- Task to complete
Write out all of the entries exactly, please.
*-*-*
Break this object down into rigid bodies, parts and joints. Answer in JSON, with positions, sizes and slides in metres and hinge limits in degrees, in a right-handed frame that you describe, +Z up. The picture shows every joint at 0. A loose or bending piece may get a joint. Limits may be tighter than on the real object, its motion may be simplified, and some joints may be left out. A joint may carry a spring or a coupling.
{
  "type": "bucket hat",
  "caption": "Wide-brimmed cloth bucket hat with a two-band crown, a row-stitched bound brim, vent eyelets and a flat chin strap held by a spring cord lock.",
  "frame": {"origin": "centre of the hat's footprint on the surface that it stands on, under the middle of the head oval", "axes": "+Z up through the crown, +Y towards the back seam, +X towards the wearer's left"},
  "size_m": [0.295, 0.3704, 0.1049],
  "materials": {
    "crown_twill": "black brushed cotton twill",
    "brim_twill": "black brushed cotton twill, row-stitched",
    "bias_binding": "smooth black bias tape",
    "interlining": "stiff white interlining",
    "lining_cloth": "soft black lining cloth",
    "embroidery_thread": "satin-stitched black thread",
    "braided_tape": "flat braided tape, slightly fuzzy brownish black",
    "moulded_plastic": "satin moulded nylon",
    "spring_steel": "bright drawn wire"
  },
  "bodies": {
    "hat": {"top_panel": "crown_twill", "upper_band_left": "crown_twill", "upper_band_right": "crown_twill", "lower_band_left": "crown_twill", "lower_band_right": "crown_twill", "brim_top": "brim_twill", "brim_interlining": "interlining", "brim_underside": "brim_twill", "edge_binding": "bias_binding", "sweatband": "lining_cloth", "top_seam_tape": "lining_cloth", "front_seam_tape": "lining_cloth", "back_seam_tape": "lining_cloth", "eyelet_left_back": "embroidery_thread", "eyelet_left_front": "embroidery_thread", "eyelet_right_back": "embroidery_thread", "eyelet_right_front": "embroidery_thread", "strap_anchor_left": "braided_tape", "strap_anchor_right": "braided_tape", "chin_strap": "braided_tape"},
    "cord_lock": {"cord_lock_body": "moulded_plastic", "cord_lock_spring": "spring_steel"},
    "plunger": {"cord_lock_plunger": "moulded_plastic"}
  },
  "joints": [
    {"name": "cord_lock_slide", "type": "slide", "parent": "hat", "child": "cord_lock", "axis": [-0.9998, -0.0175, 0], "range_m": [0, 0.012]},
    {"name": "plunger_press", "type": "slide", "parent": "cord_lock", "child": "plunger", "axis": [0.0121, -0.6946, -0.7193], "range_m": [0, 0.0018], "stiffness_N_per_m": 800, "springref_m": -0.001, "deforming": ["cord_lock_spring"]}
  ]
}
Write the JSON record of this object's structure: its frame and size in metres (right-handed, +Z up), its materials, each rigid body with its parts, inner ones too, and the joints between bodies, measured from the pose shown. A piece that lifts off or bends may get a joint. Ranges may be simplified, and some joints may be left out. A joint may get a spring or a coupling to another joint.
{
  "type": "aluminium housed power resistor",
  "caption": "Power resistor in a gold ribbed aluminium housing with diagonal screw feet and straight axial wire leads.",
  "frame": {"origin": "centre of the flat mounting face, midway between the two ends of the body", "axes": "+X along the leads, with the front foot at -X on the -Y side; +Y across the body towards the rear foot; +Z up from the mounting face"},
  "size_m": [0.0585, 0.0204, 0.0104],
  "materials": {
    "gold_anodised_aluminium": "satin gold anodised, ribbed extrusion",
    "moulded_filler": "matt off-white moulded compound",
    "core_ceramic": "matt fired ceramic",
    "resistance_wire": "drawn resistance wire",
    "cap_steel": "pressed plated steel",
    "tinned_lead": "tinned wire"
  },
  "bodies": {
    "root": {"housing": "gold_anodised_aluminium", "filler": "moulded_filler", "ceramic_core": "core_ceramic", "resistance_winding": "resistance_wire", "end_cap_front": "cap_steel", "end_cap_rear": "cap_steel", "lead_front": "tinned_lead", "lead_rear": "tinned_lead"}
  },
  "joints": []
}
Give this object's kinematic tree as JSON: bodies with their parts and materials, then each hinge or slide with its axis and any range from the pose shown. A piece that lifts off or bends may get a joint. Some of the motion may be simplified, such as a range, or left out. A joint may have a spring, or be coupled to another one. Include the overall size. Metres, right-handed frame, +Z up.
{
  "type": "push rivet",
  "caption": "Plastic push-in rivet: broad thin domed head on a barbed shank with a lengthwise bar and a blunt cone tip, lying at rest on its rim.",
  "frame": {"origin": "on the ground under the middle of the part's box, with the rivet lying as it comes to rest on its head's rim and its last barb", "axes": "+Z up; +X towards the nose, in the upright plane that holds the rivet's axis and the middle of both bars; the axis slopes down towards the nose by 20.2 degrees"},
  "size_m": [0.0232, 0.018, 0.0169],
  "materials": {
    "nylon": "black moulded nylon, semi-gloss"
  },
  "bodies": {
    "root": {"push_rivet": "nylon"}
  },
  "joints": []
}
*-*-*
- Response
Break this object down into rigid bodies, parts and joints. Answer in JSON, with positions, sizes and slides in metres and hinge limits in degrees, in a right-handed frame that you describe, +Z up. The picture shows every joint at 0. A loose or bending piece may get a joint. Limits may be tighter than on the real object, its motion may be simplified, and some joints may be left out. A joint may carry a spring or a coupling.
{
  "type": "bucket hat",
  "caption": "Wide-brimmed cloth bucket hat with a two-band crown, a row-stitched bound brim, vent eyelets and a flat chin strap held by a spring cord lock.",
  "frame": {"origin": "centre of the hat's footprint on the surface that it stands on, under the middle of the head oval", "axes": "+Z up through the crown, +Y towards the back seam, +X towards the wearer's left"},
  "size_m": [0.295, 0.3704, 0.1049],
  "materials": {
    "crown_twill": "black brushed cotton twill",
    "brim_twill": "black brushed cotton twill, row-stitched",
    "bias_binding": "smooth black bias tape",
    "interlining": "stiff white interlining",
    "lining_cloth": "soft black lining cloth",
    "embroidery_thread": "satin-stitched black thread",
    "braided_tape": "flat braided tape, slightly fuzzy brownish black",
    "moulded_plastic": "satin moulded nylon",
    "spring_steel": "bright drawn wire"
  },
  "bodies": {
    "hat": {"top_panel": "crown_twill", "upper_band_left": "crown_twill", "upper_band_right": "crown_twill", "lower_band_left": "crown_twill", "lower_band_right": "crown_twill", "brim_top": "brim_twill", "brim_interlining": "interlining", "brim_underside": "brim_twill", "edge_binding": "bias_binding", "sweatband": "lining_cloth", "top_seam_tape": "lining_cloth", "front_seam_tape": "lining_cloth", "back_seam_tape": "lining_cloth", "eyelet_left_back": "embroidery_thread", "eyelet_left_front": "embroidery_thread", "eyelet_right_back": "embroidery_thread", "eyelet_right_front": "embroidery_thread", "strap_anchor_left": "braided_tape", "strap_anchor_right": "braided_tape", "chin_strap": "braided_tape"},
    "cord_lock": {"cord_lock_body": "moulded_plastic", "cord_lock_spring": "spring_steel"},
    "plunger": {"cord_lock_plunger": "moulded_plastic"}
  },
  "joints": [
    {"name": "cord_lock_slide", "type": "slide", "parent": "hat", "child": "cord_lock", "axis": [-0.9998, -0.0175, 0], "range_m": [0, 0.012]},
    {"name": "plunger_press", "type": "slide", "parent": "cord_lock", "child": "plunger", "axis": [0.0121, -0.6946, -0.7193], "range_m": [0, 0.0018], "stiffness_N_per_m": 800, "springref_m": -0.001, "deforming": ["cord_lock_spring"]}
  ]
}
Write the JSON record of this object's structure: its frame and size in metres (right-handed, +Z up), its materials, each rigid body with its parts, inner ones too, and the joints between bodies, measured from the pose shown. A piece that lifts off or bends may get a joint. Ranges may be simplified, and some joints may be left out. A joint may get a spring or a coupling to another joint.
{
  "type": "aluminium housed power resistor",
  "caption": "Power resistor in a gold ribbed aluminium housing with diagonal screw feet and straight axial wire leads.",
  "frame": {"origin": "centre of the flat mounting face, midway between the two ends of the body", "axes": "+X along the leads, with the front foot at -X on the -Y side; +Y across the body towards the rear foot; +Z up from the mounting face"},
  "size_m": [0.0585, 0.0204, 0.0104],
  "materials": {
    "gold_anodised_aluminium": "satin gold anodised, ribbed extrusion",
    "moulded_filler": "matt off-white moulded compound",
    "core_ceramic": "matt fired ceramic",
    "resistance_wire": "drawn resistance wire",
    "cap_steel": "pressed plated steel",
    "tinned_lead": "tinned wire"
  },
  "bodies": {
    "root": {"housing": "gold_anodised_aluminium", "filler": "moulded_filler", "ceramic_core": "core_ceramic", "resistance_winding": "resistance_wire", "end_cap_front": "cap_steel", "end_cap_rear": "cap_steel", "lead_front": "tinned_lead", "lead_rear": "tinned_lead"}
  },
  "joints": []
}
Give this object's kinematic tree as JSON: bodies with their parts and materials, then each hinge or slide with its axis and any range from the pose shown. A piece that lifts off or bends may get a joint. Some of the motion may be simplified, such as a range, or left out. A joint may have a spring, or be coupled to another one. Include the overall size. Metres, right-handed frame, +Z up.
{
  "type": "push rivet",
  "caption": "Plastic push-in rivet: broad thin domed head on a barbed shank with a lengthwise bar and a blunt cone tip, lying at rest on its rim.",
  "frame": {"origin": "on the ground under the middle of the part's box, with the rivet lying as it comes to rest on its head's rim and its last barb", "axes": "+Z up; +X towards the nose, in the upright plane that holds the rivet's axis and the middle of both bars; the axis slopes down towards the nose by 20.2 degrees"},
  "size_m": [0.0232, 0.018, 0.0169],
  "materials": {
    "nylon": "black moulded nylon, semi-gloss"
  },
  "bodies": {
    "root": {"push_rivet": "nylon"}
  },
  "joints": []
}